§ WORK REQUIRED: Search the records for "loose". Copy every line where it appears.

· · · · · · ·

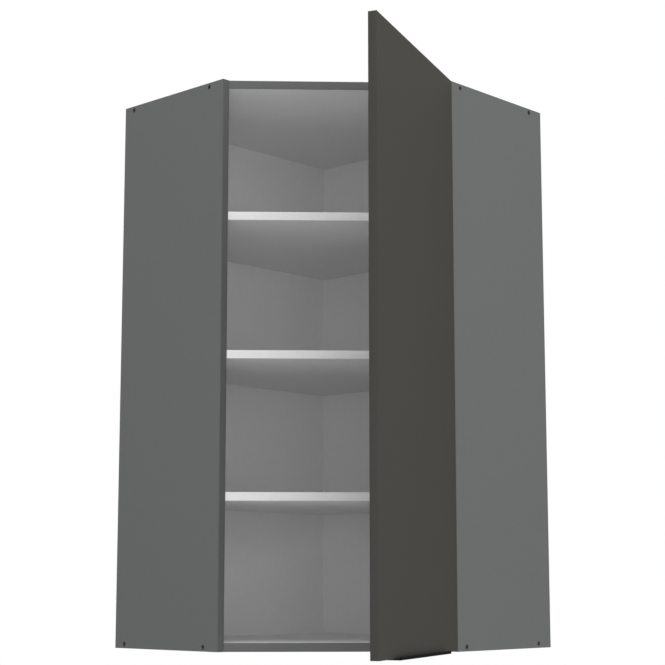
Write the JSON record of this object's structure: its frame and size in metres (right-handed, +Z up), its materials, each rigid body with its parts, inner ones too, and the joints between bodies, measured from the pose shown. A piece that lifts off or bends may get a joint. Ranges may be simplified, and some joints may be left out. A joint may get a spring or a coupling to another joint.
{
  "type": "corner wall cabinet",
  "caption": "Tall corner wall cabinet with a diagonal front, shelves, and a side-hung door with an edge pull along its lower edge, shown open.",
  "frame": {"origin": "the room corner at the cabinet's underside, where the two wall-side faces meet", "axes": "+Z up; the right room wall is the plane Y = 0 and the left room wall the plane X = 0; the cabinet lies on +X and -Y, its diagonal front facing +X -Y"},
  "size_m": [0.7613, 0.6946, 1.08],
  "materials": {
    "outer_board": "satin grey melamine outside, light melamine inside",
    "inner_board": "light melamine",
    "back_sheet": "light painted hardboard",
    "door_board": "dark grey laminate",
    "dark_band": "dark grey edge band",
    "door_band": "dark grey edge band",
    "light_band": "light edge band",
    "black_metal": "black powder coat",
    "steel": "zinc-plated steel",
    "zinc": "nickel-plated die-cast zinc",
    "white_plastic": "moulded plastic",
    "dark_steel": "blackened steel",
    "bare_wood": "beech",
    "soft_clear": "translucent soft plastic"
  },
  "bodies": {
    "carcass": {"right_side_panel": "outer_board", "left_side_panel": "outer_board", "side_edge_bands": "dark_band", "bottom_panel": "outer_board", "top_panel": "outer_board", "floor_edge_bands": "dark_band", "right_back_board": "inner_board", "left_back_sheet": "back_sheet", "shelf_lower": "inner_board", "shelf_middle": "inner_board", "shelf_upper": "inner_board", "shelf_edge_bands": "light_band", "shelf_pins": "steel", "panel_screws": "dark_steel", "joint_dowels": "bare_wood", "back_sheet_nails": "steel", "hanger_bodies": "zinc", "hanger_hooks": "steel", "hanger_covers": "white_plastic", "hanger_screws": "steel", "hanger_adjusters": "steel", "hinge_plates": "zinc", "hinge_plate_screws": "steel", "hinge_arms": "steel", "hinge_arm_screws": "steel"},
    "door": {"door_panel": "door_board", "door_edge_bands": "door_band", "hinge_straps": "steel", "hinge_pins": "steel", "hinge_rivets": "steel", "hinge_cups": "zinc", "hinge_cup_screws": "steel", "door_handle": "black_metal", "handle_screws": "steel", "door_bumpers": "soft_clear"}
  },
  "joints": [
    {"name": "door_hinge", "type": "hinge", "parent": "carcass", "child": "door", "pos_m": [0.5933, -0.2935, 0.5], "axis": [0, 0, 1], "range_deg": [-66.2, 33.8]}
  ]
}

· · · · · · ·

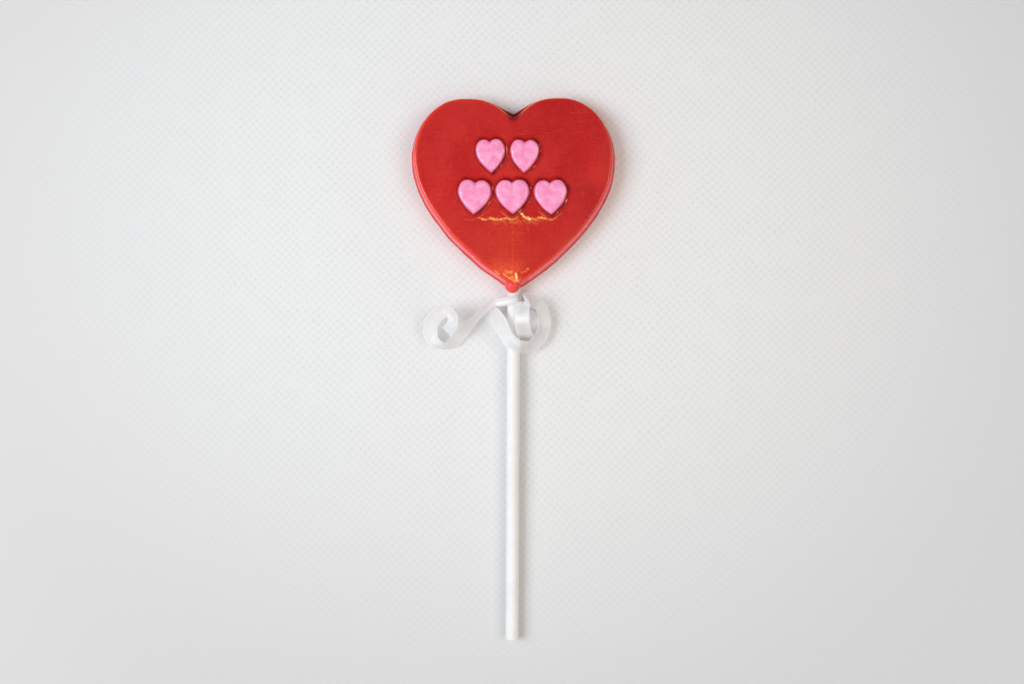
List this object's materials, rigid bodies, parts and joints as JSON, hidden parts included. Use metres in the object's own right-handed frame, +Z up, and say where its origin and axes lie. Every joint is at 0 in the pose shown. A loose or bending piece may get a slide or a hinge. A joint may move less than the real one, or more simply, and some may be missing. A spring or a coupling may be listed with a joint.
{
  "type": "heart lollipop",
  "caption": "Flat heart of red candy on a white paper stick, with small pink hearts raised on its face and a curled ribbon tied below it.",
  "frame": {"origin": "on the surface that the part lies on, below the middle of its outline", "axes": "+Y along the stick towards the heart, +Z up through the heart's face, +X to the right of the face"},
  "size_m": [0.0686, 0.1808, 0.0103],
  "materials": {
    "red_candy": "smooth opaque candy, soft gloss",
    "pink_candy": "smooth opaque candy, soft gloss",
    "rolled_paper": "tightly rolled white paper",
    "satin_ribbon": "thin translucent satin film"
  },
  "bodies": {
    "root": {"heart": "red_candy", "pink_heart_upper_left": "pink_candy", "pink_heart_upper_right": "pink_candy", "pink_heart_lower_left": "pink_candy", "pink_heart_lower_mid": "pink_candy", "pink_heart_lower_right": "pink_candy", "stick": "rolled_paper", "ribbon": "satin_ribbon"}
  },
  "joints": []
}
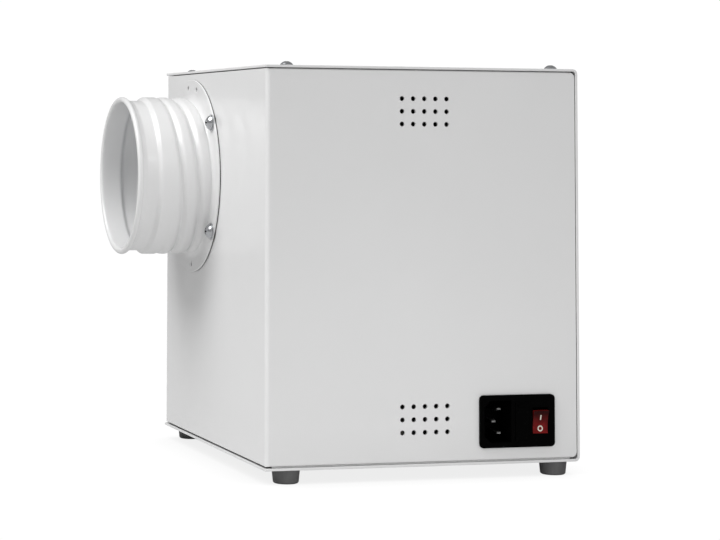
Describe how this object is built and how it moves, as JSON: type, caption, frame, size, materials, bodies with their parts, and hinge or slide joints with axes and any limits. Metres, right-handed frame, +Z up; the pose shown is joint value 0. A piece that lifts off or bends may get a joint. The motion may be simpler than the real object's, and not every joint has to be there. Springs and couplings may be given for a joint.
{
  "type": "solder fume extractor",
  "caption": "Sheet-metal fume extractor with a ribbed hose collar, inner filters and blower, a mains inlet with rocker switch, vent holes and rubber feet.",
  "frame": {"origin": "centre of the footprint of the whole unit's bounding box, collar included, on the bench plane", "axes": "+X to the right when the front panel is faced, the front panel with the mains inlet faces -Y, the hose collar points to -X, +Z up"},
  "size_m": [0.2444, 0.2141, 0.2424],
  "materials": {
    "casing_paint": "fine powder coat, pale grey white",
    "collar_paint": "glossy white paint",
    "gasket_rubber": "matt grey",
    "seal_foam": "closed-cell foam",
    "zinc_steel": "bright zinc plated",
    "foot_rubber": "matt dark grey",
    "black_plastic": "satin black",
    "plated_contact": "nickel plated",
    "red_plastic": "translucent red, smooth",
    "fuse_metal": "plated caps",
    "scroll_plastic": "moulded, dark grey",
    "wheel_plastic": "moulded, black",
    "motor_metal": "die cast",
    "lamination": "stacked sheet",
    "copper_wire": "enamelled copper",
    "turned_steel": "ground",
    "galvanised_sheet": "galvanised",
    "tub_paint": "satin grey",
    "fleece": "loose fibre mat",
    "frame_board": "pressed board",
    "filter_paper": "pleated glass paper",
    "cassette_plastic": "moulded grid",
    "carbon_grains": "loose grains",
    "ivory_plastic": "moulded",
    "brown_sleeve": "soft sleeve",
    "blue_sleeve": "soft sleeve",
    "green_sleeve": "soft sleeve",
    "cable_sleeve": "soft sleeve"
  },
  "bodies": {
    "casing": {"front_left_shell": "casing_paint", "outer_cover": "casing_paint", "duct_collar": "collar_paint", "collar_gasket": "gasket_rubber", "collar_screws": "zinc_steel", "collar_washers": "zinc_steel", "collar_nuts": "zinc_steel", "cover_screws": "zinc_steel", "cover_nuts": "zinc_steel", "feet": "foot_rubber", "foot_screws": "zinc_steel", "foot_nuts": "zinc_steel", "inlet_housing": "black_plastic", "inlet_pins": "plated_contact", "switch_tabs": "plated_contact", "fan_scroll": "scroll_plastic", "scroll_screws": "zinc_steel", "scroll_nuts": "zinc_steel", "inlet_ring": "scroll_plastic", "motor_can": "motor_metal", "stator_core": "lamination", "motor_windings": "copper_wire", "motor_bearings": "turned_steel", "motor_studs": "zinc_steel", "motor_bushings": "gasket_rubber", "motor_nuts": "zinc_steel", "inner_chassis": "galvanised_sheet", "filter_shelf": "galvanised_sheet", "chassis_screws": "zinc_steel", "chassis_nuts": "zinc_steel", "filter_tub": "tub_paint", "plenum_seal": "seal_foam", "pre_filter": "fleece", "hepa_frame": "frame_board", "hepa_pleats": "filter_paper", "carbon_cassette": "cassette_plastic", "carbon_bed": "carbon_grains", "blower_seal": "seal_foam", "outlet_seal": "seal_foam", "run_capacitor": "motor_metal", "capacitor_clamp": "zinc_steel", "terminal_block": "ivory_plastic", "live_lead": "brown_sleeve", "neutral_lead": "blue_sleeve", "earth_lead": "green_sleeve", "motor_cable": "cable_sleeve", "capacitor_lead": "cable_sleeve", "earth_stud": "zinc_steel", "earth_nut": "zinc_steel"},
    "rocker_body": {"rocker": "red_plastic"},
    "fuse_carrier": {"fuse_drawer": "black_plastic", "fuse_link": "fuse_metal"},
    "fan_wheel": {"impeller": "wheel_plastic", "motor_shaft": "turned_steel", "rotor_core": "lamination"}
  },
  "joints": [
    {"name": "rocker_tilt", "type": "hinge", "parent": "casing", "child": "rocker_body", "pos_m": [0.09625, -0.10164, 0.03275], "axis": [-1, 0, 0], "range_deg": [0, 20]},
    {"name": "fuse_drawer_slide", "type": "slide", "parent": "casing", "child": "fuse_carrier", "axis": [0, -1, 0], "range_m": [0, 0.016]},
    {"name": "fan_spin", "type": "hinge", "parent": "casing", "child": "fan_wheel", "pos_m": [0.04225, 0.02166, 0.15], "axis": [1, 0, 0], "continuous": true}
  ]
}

· · · · · · ·

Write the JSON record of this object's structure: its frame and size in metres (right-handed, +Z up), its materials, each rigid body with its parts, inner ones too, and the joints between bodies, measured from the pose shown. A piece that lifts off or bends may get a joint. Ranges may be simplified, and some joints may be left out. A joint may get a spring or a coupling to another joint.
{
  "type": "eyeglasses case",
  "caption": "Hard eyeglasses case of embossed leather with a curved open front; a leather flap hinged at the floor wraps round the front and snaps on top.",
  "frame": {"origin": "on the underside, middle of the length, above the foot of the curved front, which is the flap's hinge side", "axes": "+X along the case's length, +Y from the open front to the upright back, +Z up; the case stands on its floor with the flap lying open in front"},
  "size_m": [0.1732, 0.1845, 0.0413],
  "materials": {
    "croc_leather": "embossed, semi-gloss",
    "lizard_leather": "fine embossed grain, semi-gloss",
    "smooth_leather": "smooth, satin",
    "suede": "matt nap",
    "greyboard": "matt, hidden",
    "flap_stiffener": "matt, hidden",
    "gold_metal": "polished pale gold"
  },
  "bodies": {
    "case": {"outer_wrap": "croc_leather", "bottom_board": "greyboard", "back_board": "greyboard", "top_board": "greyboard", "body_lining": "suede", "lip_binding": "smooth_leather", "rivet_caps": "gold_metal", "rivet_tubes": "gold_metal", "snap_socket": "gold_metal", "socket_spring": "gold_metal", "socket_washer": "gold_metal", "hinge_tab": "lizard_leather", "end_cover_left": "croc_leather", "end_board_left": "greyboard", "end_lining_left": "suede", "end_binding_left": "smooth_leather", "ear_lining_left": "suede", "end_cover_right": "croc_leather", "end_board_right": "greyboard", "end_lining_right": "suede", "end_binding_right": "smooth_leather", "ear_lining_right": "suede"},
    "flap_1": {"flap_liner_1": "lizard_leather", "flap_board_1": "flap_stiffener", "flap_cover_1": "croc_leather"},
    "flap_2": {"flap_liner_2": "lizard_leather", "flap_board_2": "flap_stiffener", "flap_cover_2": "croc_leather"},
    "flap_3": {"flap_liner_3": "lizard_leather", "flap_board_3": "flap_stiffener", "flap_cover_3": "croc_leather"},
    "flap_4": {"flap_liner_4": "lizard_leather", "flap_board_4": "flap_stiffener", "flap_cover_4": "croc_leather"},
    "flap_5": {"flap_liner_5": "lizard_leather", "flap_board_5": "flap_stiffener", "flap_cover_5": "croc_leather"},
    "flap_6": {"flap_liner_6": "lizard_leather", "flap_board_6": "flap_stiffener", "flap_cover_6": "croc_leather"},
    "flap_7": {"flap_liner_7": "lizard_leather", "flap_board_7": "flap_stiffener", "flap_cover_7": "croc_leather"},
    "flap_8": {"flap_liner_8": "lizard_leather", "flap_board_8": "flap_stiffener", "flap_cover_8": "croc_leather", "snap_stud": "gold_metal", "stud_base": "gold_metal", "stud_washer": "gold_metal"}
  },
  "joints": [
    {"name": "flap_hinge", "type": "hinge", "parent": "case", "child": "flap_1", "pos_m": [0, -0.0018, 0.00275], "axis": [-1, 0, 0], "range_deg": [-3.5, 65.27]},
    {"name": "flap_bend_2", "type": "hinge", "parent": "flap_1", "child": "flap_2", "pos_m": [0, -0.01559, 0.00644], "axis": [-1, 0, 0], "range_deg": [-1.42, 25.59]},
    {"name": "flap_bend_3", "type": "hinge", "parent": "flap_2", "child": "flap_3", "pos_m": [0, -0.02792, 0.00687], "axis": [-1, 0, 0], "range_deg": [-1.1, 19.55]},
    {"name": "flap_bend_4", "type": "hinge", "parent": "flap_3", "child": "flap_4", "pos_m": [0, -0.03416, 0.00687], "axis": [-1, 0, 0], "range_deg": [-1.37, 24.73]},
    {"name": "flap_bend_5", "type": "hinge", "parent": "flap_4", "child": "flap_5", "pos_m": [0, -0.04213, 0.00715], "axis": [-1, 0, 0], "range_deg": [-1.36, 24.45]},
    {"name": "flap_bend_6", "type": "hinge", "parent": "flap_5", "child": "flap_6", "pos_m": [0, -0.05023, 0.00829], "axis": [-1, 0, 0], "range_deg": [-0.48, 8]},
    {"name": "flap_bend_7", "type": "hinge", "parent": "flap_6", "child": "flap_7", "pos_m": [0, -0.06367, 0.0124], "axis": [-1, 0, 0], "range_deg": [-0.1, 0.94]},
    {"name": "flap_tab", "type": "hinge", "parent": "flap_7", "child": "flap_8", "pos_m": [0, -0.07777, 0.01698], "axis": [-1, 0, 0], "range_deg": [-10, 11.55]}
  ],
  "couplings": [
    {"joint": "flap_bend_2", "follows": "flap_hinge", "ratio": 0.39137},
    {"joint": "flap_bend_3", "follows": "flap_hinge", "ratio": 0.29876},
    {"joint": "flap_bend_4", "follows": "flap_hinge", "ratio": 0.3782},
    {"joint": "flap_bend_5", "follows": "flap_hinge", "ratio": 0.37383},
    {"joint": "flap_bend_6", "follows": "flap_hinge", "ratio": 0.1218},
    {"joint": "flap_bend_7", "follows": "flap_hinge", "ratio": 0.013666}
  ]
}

· · · · · · ·

§ ANSWER TO THIS TASK:
List this object's materials, rigid bodies, parts and joints as JSON, hidden parts included. Use metres in the object's own right-handed frame, +Z up, and say where its origin and axes lie. Every joint is at 0 in the pose shown. A loose or bending piece may get a slide or a hinge. A joint may move less than the real one, or more simply, and some may be missing. A spring or a coupling may be listed with a joint.
    "fleece": "loose fibre mat",
    "carbon_grains": "loose grains",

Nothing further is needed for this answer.